NWL-Abteilungsleiter Markus Stirnberg hat Erklärungen für das in den Monaten Januar bis April entstandene Bild:

Streik: Die Gewerkschaft der Lokführer hat gestreikt. Das habe allein beim Rhein-Sieg-Express von und nach Köln im Januar für 30 bis 40 Prozent Totalausfall gesorgt, weiß Markus Stirnberg. „Diesmal waren aber auch die anderen Linien massiv betroffen.“ Denn weil die Belegschaften gewerkschaftlich gut organisiert sind, wurde auch in den Stellwerken Kreuztal, Hilchenbach, Finnentrop und Haiger die Arbeit niedergelegt.

Brückenschaden: Bei Kirchen musste eine schadhafte Brücke gesperrt werden. Sie wurde dann zunächst auf einem Gleis freigegeben, die Höchstgeschwindigkeit auf 20, aktuell auf 40 km/h festgesetzt. Die Folge: Neben dem Rhein-Sieg-Express fahren auch Westerwald-Sieg-Bahn und Rothaarbahn Verspätungen ein. Mir nur noch rund 65 Prozent Pünktlichkeit läuft die Linie von Betzdorf über Siegen nach Kreuttal, Hilchenbach und Wittgenstein dem Regionalexpress ins Rheinland den Rang ab, in negativer Sicht.

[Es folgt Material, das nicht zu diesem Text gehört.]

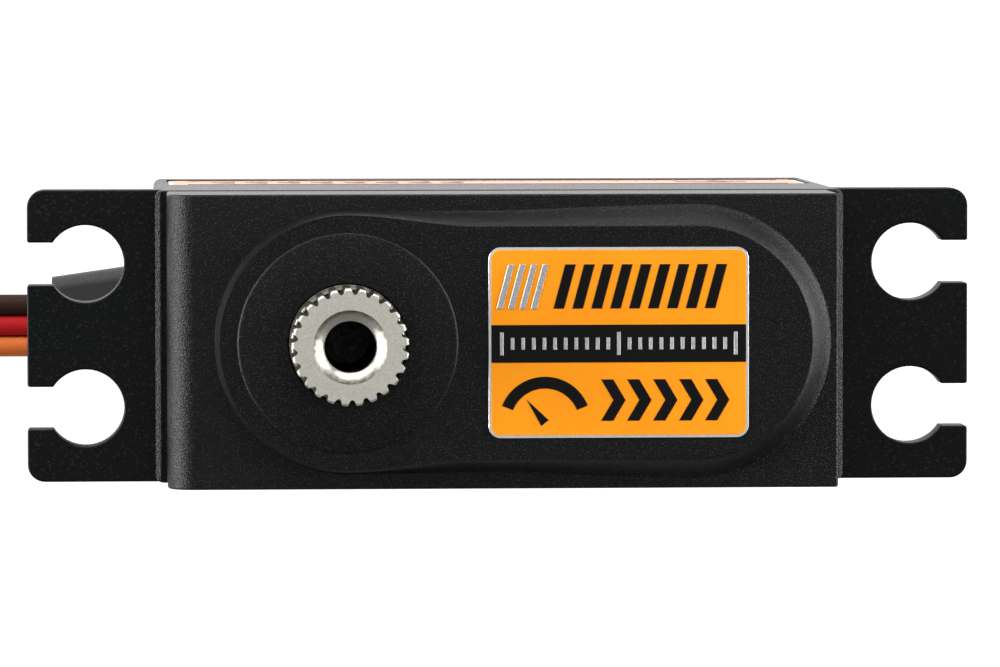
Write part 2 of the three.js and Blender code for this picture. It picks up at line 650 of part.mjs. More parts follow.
// ---------- lead: grommet, wires, hank, plug ----------
// An eight-sided ribbon section: a flat strip with its corners taken off, turned by roll about the heading.
function ribbonRing(centre, heading, roll, halfWide, halfThick) {
  const across = new THREE.Vector3(-heading.y, heading.x, 0).normalize();
  const up = new THREE.Vector3().crossVectors(heading, across).normalize();
  const wide = across.clone().multiplyScalar(Math.cos(roll)).addScaledVector(up, Math.sin(roll));
  const thick = across.clone().multiplyScalar(-Math.sin(roll)).addScaledVector(up, Math.cos(roll));
  const clip = halfThick * 0.55;
  const outline = [];
  for (const [a, b] of [
    [1, 1],
    [-1, 1],
    [-1, -1],
    [1, -1],
  ]) {
    const wideFirst = [a * (halfWide - clip), b * halfThick];
    const thickFirst = [a * halfWide, b * (halfThick - clip)];
    outline.push(...(a * b > 0 ? [thickFirst, wideFirst] : [wideFirst, thickFirst]));
  }
  return outline.map(([w, t]) => centre.clone().addScaledVector(wide, w).addScaledVector(thick, t));
}

function ribbon(points, rolls, halfWide, halfThick) {
  const rings = points.map((point, i) => {
    const before = points[Math.max(0, i - 1)];
    const after = points[Math.min(points.length - 1, i + 1)];
    return ribbonRing(point, after.clone().sub(before).normalize(), rolls[i], halfWide, halfThick);
  });
  return loft(rings);
}

// The grommet: a flange inside the wall, a neck in the wall's notch and a tapering strain relief outside.
function grommet() {
  const section = (x, [y0, y1], z0, z1) =>
    roundedRect(-y1, -y0, z0, z1, 0.7)
      .getPoints(4)
      .slice(0, -1)
      .map((p) => new THREE.Vector3(x, GROMMET.y - p.x, p.y));
  const wallOut = -CASE.halfX - 0.05;
  const wallIn = -CASE.halfX + CASE.wall + 0.05;
  const taper = loft([
    section(wallOut, GROMMET.wallSpan, 2.6, 5.8),
    section(wallOut - 1.2, GROMMET.wallSpan, 2.6, 5.8),
    section(GROMMET.tipX, GROMMET.tipSpan, 2.8, 5.6),
  ]);
  const gap = 0.05;
  const { y, neckTop } = GROMMET;
  const neckHalf = GROMMET.neckHalfY - gap;
  const neckX = [wallOut - 0.2, wallIn + 0.2];
  const neck = box(...neckX, y - neckHalf, y + neckHalf, Z.coverTop + gap, neckTop - gap);
  const collar = box(wallIn, wallIn + 0.9, y - 2.8, y + 2.8, BOARD.top + gap, 5.6);
  const slotY = 1.5 * WIRE + 0.07;
  const slotZ = 0.5 * WIRE + 0.06;
  return cut(join(taper, neck, collar), box(-30, -10, y - slotY, y + slotY, LEAD_Z - slotZ, LEAD_Z + slotZ));
}
add('lead_grommet', grommet(), rubberBlack);

[
  ['ground_tail', wireBrown, LEAD_Y + WIRE],
  ['power_tail', wireRed, LEAD_Y],
  ['signal_tail', wireOrange, LEAD_Y - WIRE],
].forEach(([name, material, y]) => {
  const r = WIRE / 2 - 0.02;
  const from = GROMMET.tipX;
  const to = -11.7; // inside, over the board
  const tail = new THREE.CylinderGeometry(r, r, to - from, 12).rotateZ(Math.PI / 2);
  add(name, tail, material, (from + to) / 2, y, LEAD_Z);
});

// The run from the grommet to the hank: it drops to the surface and rolls on to its edge.
const outerR = HANK.endR + (HANK.halfTurns / 2) * HANK.pitch;
const edgeZ = TIE_THICKNESS + 1.5 * WIRE;
const hankLow = -outerR - WIRE / 2;
const hankHigh = outerR - HANK.pitch / 2 + WIRE / 2;
function leadRun() {
  const x0 = GROMMET.tipX - 0.3;
  const bendX = -26.4;
  const steps = 12;
  const points = [];
  const rolls = [];
  for (let i = 0; i <= steps; i += 1) {
    const x = x0 + (i / steps) * (HANK.joinX + 0.3 - x0);
    const down = smooth(THREE.MathUtils.clamp((bendX - x) / 9.5, 0, 1));
    const over = smooth(THREE.MathUtils.clamp((bendX - x) / (bendX - HANK.nearX), 0, 1));
    points.push(new THREE.Vector3(x, LEAD_Y - over * (outerR + LEAD_Y), LEAD_Z + down * (edgeZ - LEAD_Z)));
    rolls.push((down * Math.PI) / 2);
  }
  return ribbon(points, rolls, 1.5 * WIRE, WIRE / 2);
}
add('lead_run', leadRun(), wireRed);

function leadHank() {
  const { nearX, farX, joinX } = HANK;
  const nearR = hankHigh - HANK.pitch / 4;
  const nearY = hankHigh - nearR;
  const start = -Math.acos((joinX - nearX) / nearR);
  const shape = new THREE.Shape();
  shape.moveTo(farX, hankLow);
  shape.lineTo(joinX, hankLow);
  shape.absarc(nearX, nearY, nearR, start, Math.PI / 2);
  shape.absarc(farX, (hankLow + hankHigh) / 2, (hankHigh - hankLow) / 2, Math.PI / 2, 1.5 * Math.PI);
  return plate(shape, TIE_THICKNESS, TIE_THICKNESS + 3 * WIRE, 12);
}
add('lead_hank', leadHank(), wireRed);

const plugZ = (PLUG.z0 + PLUG.z1) / 2;
const leadEndPoints = [
  new THREE.Vector3(-56.4, 0.9, 4.55),
  new THREE.Vector3(-54.8, 0.35, 4.85),
  new THREE.Vector3(PLUG.x0 - 0.3, 0, plugZ),
];
add('lead_end', ribbon(leadEndPoints, [0, 0, 0], 1.5 * WIRE, WIRE / 2), wireOrange);

// The tie goes round the hank and the plug that lies on it.
function tieLoop() {
  const t = TIE_THICKNESS;
  const lowY = hankLow - 0.1;
  const highY = hankHigh + 0.1;
  const hankTop = t + 3 * WIRE;
  const plugY = PLUG.halfY + 0.1;
  const top = PLUG.z1 + 0.05;
  const loop = (grow) =>
    [
      [lowY - grow, t - grow],
      [highY + grow, t - grow],
      [highY + grow, hankTop + grow * 0.4],
      [plugY + grow * 0.6, top + grow],
      [-plugY - grow * 0.6, top + grow],
      [lowY - grow, hankTop + grow * 0.4],
    ].map(([y, z]) => new THREE.Vector2(y, z));
  const shape = new THREE.Shape(loop(t));
  shape.holes.push(new THREE.Path(loop(0)));
  return plate(shape, -47.6, -45.4).rotateX(Math.PI / 2).rotateZ(Math.PI / 2);
}
add('lead_tie', tieLoop(), rubberBlack);

function plugHousing() {
  const body = roundedRect(-PLUG.halfY, PLUG.halfY, PLUG.z0, PLUG.z1, 0.35);
  const block = plate(body, PLUG.x0, PLUG.x1, 2).rotateX(Math.PI / 2).rotateZ(Math.PI / 2);
  const ways = [-1, 0, 1].map((i) => {
    const y = i * PLUG.pitch;
    return box(PLUG.x0 - 1, PLUG.x1 + 1, y - 0.9, y + 0.9, plugZ - 0.75, plugZ + 0.75);
  });
  return cut(block, ...ways);
}
add('plug_housing', plugHousing(), plugBlack);
[-1, 0, 1].forEach((i) => {
  const contact = cut(box(-5, 5, -0.7, 0.7, -0.55, 0.55), box(0, 6, -0.35, 0.35, -0.3, 0.3));
  add(`plug_contact_${i + 2}`, contact, tin, -44.6, i * PLUG.pitch, plugZ);
});

export default group;
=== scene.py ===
"""Mini servo motor with a splined output shaft: the looks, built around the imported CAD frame.

Shapes are in millimetres until raw_object() and add_wire() turn them into metres. The camera and the lights
are in metres. +Z is up, -X is the output shaft's end, where the lead leaves, and the side label is on the +Y
wall.
"""

import json
import math

import bmesh
import bpy
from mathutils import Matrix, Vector


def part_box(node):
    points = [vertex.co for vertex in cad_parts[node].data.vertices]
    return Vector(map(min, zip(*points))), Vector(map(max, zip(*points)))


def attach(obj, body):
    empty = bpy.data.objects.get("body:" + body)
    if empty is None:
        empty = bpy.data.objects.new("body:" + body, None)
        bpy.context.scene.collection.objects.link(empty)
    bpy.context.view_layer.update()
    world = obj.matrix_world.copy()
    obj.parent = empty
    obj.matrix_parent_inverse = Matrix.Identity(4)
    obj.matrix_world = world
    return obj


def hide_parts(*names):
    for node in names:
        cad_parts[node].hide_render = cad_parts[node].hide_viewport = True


MM = 0.001
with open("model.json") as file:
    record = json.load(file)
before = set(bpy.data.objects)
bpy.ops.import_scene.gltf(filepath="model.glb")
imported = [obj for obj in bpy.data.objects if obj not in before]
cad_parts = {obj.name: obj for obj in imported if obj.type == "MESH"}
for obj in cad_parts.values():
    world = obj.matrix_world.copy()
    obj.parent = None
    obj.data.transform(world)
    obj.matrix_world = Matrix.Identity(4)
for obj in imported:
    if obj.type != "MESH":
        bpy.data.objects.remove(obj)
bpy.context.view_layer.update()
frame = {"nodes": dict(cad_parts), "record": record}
nodes = frame["nodes"]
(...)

Fahrzeugausfälle: Davon sei die DB Regio, die den Rhein-Sieg und den Dortmund-Siegerland-Express bedient, besonders stark betroffen, berichtet Markus Stirnberg. Vielleicht, weil sie schon am längsten in der Region unterwegs ist und mit älteren Fahrzeugen fahren muss als Hessische Landesbahn und VIAS Rail, die für die anderen Linien zuständig sind. 2025 läuft die Vergabe an den DB für den rsx aus, die Strecke ist neu ausgeschrieben.

Personalausfälle: Die treffen besonders die Kurhessenbahn, ebenfalls ein DB-Unternehmen. Die Züge zwischen Marburg und Bad Laasphe sind an Werkstagen gestrichen und werden durch Busse ersetzt. Weil ein solcher „geplanter“ Ausfall keiner ist, wird er im Qualitätsbericht nicht aufgeführt. Trotzdem werden allein zwischen Erndtebrück und Bad Laasphe weitere zehn Prozent „nicht vorhersehbare Zugausfälle“ registriert. Als „akzeptabel“ gilt eine Ausfallquote von höchstens 0,74 Prozent.

Kaputte Gleise: Im Bereich Betzdorf verziehen sich Gleise. Das führt dazu, dass Radsätze an den Bahnen schneller verschleißen und in entfernteren Werkstätten repariert werden müssen. Weil weniger Waggons einsatzbereit sind, sind die Züge kürzer und voller. Das Ein- und Aussteigen an weniger Türen dauert im Gedränge länger, die Bahnen fahren Verspätungen ein – eine klassische Kettenreaktion.